Friday, February 10, 2006

I'm embarrassed



So as I am sick again I went to the school doctor, which in itself, is exciting. All is fine and dandy, fill out a few forms etc and voila ...I'm in the doctor room, check up, clinic room things. You know that place...oh, examination room - yes, that's it. Anyways, so she checks out my throat which apparently is in very bad condition, her exact words are "inflamed, red, with white spots"...And I get a prescription.

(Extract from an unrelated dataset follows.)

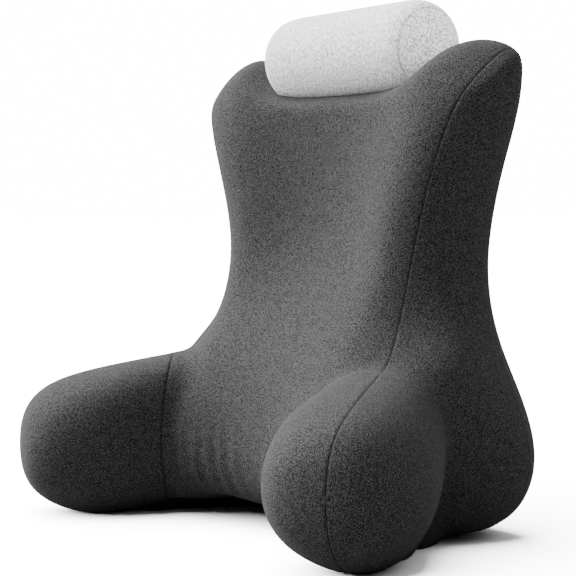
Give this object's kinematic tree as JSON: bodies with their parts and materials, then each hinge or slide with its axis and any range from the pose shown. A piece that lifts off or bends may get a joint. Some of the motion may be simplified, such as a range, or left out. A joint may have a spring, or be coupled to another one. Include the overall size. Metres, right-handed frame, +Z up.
{
  "type": "reading pillow with arms",
  "caption": "Stuffed backrest pillow with a tall waisted back, rounded arms that splay forward, and a loose head roll in the dip of its top.",
  "frame": {"origin": "middle of the bounding box, on the surface the pillow stands on", "axes": "+Z up, -Y the way the sitter faces, +X across the pillow from one arm to the other"},
  "size_m": [0.8168, 0.4995, 0.7365],
  "materials": {
    "charcoal_knit": "soft matte heather knit, dark charcoal",
    "light_grey_knit": "soft matte heather knit, light grey"
  },
  "bodies": {
    "root": {"body": "charcoal_knit", "head_roll": "light_grey_knit"}
  },
  "joints": []
}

All is well until she asks me a few more questions, just to help fill out my medical history.

" What's your family medical history?" "Blah Blah Blah"
"Have you had any surgeries?" "Blah Blah"
" Are you sexually active?" "Cough, gasp" Sad look - "No"
"Have you ever been?" embarrassed look - "No"
Puzzled look from Doctor...And that's it.

I'm a virgin...At eighteen and that makes me a freak. I don't think the doctor believed me. I don't know if I would have believed me. And for some strange reason I'm embarrassed by this fact.

It doesn't really help that after the appointment I ranted to Erin, who decided it would be a good idea to scream in the middle of the student centre "SO WHAT YOU'VE NEVER HAD SEX"...More embarrassment.

Which leads me to a paradox - I'm glad I'm a virgin and I know I'm in the right but...I'm slightly ashamed of my virginity in face of a society where having sex is the biggest, best and most important thing ever.


***on a side note - the kids in that picture look 13! I bet they can't even spell abstinence***

Saturday, February 04, 2006

Crazy Glue Anyone? Putting the Pieces Back Together


Well it has been a week since I have returned home and the process of pulling my life back together continues. Todays Edition: Laundry Day.

Now, I think its fairly common for one to dread laundry day and I am certainly no exception. My wonderful building along with its charming slanted floors and non-existant elevator, has not a laundry room. This poses some difficulties.

Suppose someone who shall remain nameless...waits until the very last moment to do her laundry. The very last moment, being in the world of undergarment hierarchy, the day when she has to wear a thong. So this person, now wearing a thong against her will and better judgement has to procure other articles of clothing so that she can drag all her articles of clothing down four flights of stairs and down the street a bit and into the laundry mat without getting arrested. So she ends up looking like a hobo, doing laundry.

Now back to that bit of dragging things down stairs...this is fun...really - it really really is fun. Still don't believe me? Good. I was lying.

I...I mean she...has to put her clothing, after sorting it, into bags. A Price Chopper Bag for her undergarments and socks, a black garbage bag for everything considered "dark" and a duffel bag for whites and lights + her purse with laundry detergent and fabric softener and dryer sheets and her poli sci text book in it.

All this, down the stairs.

Well today I, of course meaning she, was creative. And by creative I mean full of destructive tendencies. She...oh I give up...I threw the garbage bag full of clothes down the full four flights of stairs, which is just as much fun as you would think it would be. I was tired of carrying that blasted bag, and its not like it contained anything breakable so I tossed, it fell and was waiting for me when I caught up with it.

Now, one thing about laundry mats is that generally speaking they come equipped with a creepy middleaged man - the kind that likes to stare at young thangs. Today, of course, was no exception. Luckily, I got through this ordeal without him trying to communicate with me or sniffing my said undergarments. He did stare though. Ick.

Well laundry takes long and its good to have it home and clean and folded...not put away but thats evidently for another time.

Unfortunately, laundry has a terrible habit of coming back. Laundry is never done - the clothes I am wearing are now considered in need of wash...which means I have laundry to do and I always will. How awful. This most be how nudism started - someone fed up with always having laundry to do. Hmmm, interesting.